● PROMPT: Up to and including the line that contains "BACK_TOP = CREASE_UP", write out each line of the material from its first line, exactly.

● SUPPLIED INFORMATION:
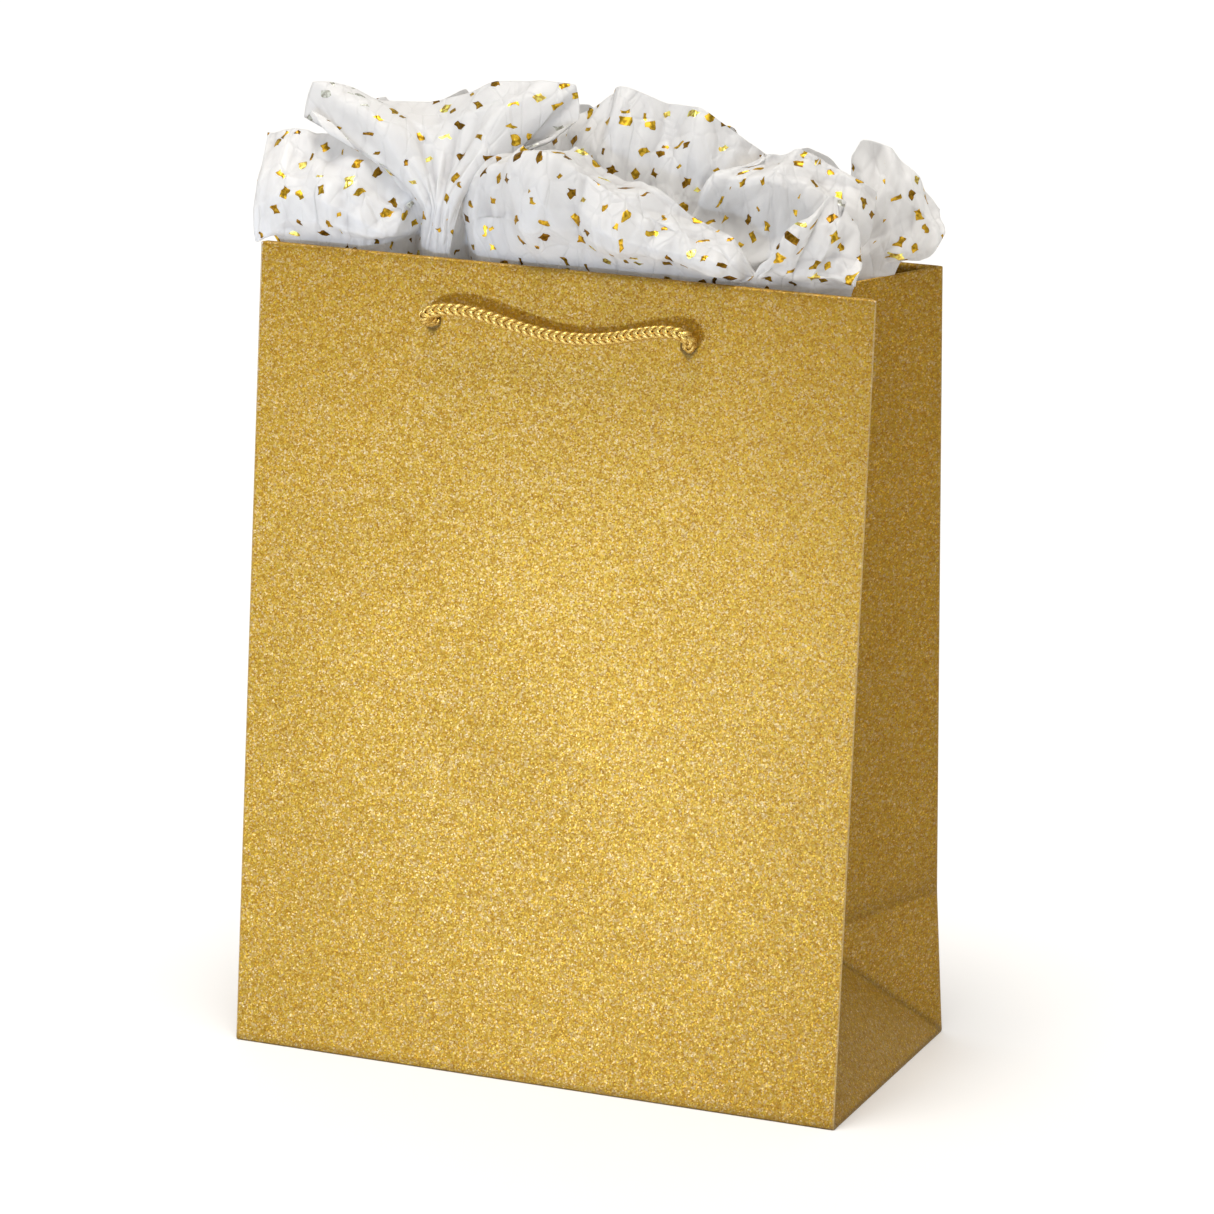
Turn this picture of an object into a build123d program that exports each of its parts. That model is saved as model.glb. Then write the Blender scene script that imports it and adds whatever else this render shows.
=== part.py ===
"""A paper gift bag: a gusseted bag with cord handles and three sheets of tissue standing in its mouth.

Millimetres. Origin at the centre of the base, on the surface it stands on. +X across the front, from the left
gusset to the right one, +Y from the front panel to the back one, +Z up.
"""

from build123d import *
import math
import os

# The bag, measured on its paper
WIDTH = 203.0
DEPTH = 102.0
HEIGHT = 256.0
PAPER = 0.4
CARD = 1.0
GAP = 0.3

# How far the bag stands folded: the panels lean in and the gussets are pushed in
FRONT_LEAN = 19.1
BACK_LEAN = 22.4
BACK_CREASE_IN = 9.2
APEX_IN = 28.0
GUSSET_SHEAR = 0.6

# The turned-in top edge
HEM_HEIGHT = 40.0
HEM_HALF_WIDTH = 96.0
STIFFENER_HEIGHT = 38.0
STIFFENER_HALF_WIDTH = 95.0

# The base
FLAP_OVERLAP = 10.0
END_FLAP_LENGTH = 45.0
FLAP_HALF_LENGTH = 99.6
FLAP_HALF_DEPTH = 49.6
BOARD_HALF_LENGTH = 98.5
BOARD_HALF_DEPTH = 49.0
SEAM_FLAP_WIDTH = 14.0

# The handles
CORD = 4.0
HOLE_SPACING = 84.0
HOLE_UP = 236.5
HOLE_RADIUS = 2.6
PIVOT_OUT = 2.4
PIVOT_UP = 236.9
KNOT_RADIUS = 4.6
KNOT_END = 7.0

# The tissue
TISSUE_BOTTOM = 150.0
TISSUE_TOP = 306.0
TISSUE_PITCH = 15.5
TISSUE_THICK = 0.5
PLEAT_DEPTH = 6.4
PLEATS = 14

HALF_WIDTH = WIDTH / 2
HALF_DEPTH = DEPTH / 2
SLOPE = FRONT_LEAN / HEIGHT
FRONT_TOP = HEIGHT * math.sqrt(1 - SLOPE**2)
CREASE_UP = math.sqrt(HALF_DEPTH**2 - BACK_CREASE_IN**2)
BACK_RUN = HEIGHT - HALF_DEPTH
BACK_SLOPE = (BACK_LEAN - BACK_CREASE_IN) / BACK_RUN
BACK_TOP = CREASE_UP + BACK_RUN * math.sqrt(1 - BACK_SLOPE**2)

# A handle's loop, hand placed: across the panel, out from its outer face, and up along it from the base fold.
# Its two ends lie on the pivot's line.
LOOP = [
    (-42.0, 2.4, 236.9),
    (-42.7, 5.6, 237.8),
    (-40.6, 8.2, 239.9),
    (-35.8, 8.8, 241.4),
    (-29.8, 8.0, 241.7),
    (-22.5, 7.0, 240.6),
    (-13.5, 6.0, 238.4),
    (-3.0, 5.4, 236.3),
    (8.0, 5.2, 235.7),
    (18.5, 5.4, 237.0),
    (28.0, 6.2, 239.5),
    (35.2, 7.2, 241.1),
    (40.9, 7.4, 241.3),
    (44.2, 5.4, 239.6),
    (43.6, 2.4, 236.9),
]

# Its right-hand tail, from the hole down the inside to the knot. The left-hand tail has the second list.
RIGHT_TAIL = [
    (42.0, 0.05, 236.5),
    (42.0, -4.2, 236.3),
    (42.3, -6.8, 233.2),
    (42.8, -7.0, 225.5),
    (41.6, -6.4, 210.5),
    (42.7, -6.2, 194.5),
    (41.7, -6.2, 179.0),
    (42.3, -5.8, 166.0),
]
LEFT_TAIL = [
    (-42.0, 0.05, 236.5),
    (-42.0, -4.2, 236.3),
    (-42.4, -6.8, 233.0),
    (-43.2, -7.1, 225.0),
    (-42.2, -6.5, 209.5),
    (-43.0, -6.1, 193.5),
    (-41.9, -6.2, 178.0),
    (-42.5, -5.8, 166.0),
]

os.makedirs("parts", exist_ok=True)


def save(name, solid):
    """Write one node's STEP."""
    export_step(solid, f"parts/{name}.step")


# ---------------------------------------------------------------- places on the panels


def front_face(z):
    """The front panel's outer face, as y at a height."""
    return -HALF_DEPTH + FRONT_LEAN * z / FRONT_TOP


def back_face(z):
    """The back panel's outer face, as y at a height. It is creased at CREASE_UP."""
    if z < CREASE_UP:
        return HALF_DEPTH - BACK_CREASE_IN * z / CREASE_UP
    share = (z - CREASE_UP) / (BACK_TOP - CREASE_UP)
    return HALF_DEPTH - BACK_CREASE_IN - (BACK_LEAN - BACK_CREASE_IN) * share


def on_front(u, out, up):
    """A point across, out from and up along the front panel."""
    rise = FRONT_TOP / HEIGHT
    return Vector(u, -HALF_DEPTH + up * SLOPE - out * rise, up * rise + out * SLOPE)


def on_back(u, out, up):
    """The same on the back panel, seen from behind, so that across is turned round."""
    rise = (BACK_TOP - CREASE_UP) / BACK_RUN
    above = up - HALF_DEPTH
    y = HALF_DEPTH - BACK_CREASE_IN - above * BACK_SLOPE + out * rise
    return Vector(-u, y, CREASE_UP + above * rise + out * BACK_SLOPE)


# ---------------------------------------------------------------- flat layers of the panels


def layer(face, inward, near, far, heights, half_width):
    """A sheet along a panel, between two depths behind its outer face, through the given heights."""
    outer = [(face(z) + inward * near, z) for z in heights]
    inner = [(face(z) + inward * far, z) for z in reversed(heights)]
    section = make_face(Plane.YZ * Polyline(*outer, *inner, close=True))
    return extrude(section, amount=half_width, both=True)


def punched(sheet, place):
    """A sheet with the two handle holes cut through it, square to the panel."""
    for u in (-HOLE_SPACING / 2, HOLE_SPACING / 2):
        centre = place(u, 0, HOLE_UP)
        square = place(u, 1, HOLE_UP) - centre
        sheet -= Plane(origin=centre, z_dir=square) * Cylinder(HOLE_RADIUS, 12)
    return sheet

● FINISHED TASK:
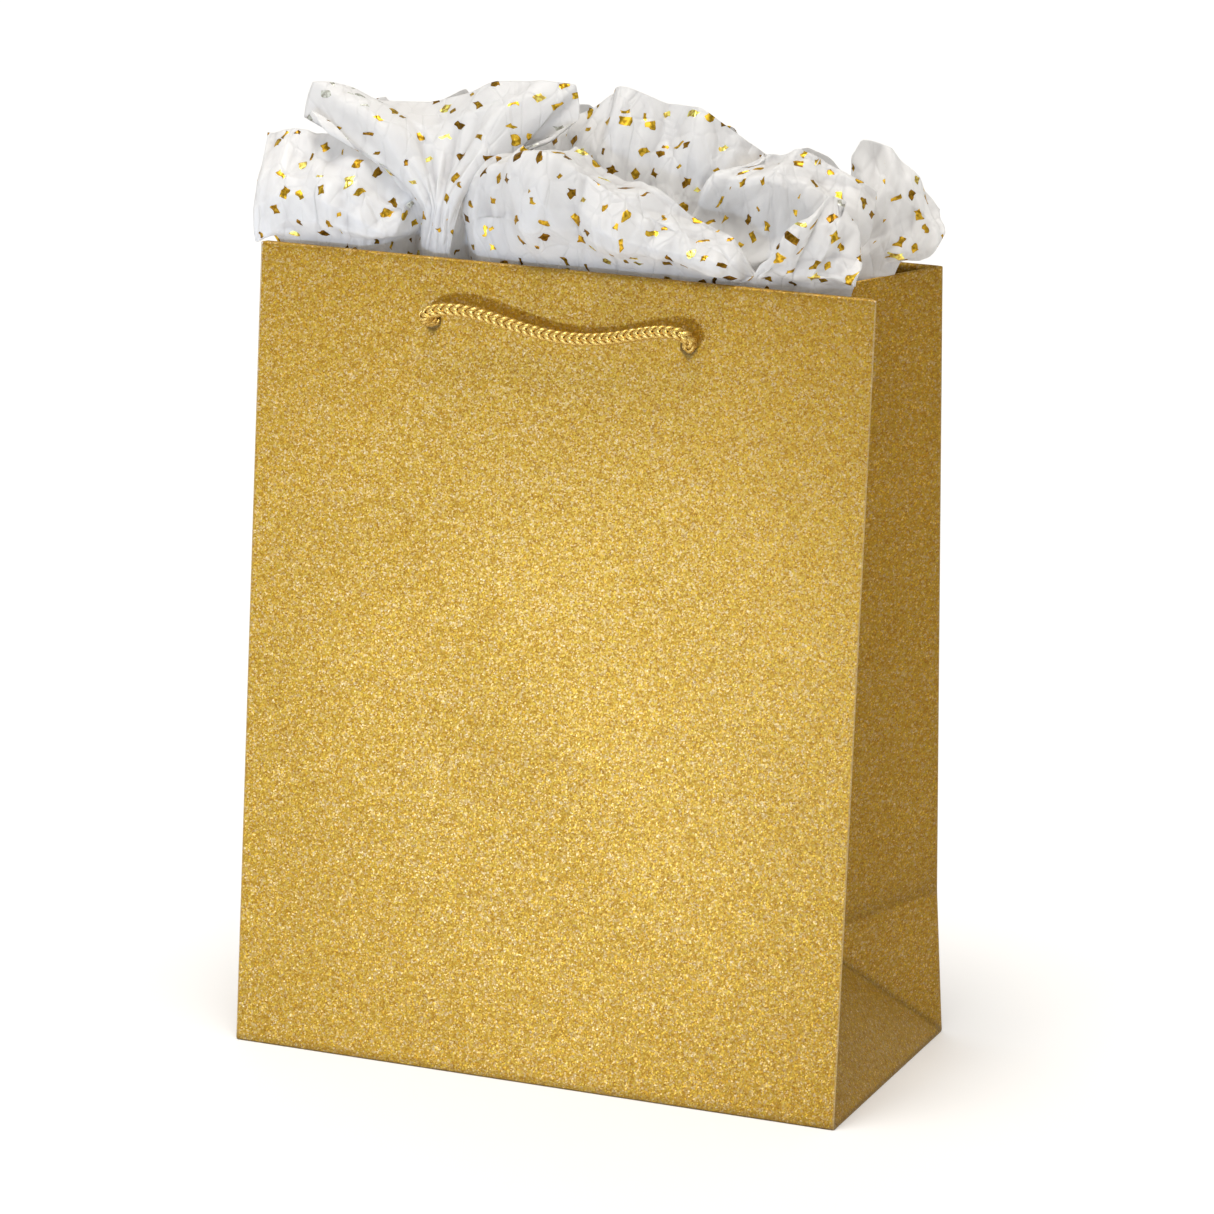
Turn this picture of an object into a build123d program that exports each of its parts. That model is saved as model.glb. Then write the Blender scene script that imports it and adds whatever else this render shows.
=== part.py ===
"""A paper gift bag: a gusseted bag with cord handles and three sheets of tissue standing in its mouth.

Millimetres. Origin at the centre of the base, on the surface it stands on. +X across the front, from the left
gusset to the right one, +Y from the front panel to the back one, +Z up.
"""

from build123d import *
import math
import os

# The bag, measured on its paper
WIDTH = 203.0
DEPTH = 102.0
HEIGHT = 256.0
PAPER = 0.4
CARD = 1.0
GAP = 0.3

# How far the bag stands folded: the panels lean in and the gussets are pushed in
FRONT_LEAN = 19.1
BACK_LEAN = 22.4
BACK_CREASE_IN = 9.2
APEX_IN = 28.0
GUSSET_SHEAR = 0.6

# The turned-in top edge
HEM_HEIGHT = 40.0
HEM_HALF_WIDTH = 96.0
STIFFENER_HEIGHT = 38.0
STIFFENER_HALF_WIDTH = 95.0

# The base
FLAP_OVERLAP = 10.0
END_FLAP_LENGTH = 45.0
FLAP_HALF_LENGTH = 99.6
FLAP_HALF_DEPTH = 49.6
BOARD_HALF_LENGTH = 98.5
BOARD_HALF_DEPTH = 49.0
SEAM_FLAP_WIDTH = 14.0

# The handles
CORD = 4.0
HOLE_SPACING = 84.0
HOLE_UP = 236.5
HOLE_RADIUS = 2.6
PIVOT_OUT = 2.4
PIVOT_UP = 236.9
KNOT_RADIUS = 4.6
KNOT_END = 7.0

# The tissue
TISSUE_BOTTOM = 150.0
TISSUE_TOP = 306.0
TISSUE_PITCH = 15.5
TISSUE_THICK = 0.5
PLEAT_DEPTH = 6.4
PLEATS = 14

HALF_WIDTH = WIDTH / 2
HALF_DEPTH = DEPTH / 2
SLOPE = FRONT_LEAN / HEIGHT
FRONT_TOP = HEIGHT * math.sqrt(1 - SLOPE**2)
CREASE_UP = math.sqrt(HALF_DEPTH**2 - BACK_CREASE_IN**2)
BACK_RUN = HEIGHT - HALF_DEPTH
BACK_SLOPE = (BACK_LEAN - BACK_CREASE_IN) / BACK_RUN
BACK_TOP = CREASE_UP + BACK_RUN * math.sqrt(1 - BACK_SLOPE**2)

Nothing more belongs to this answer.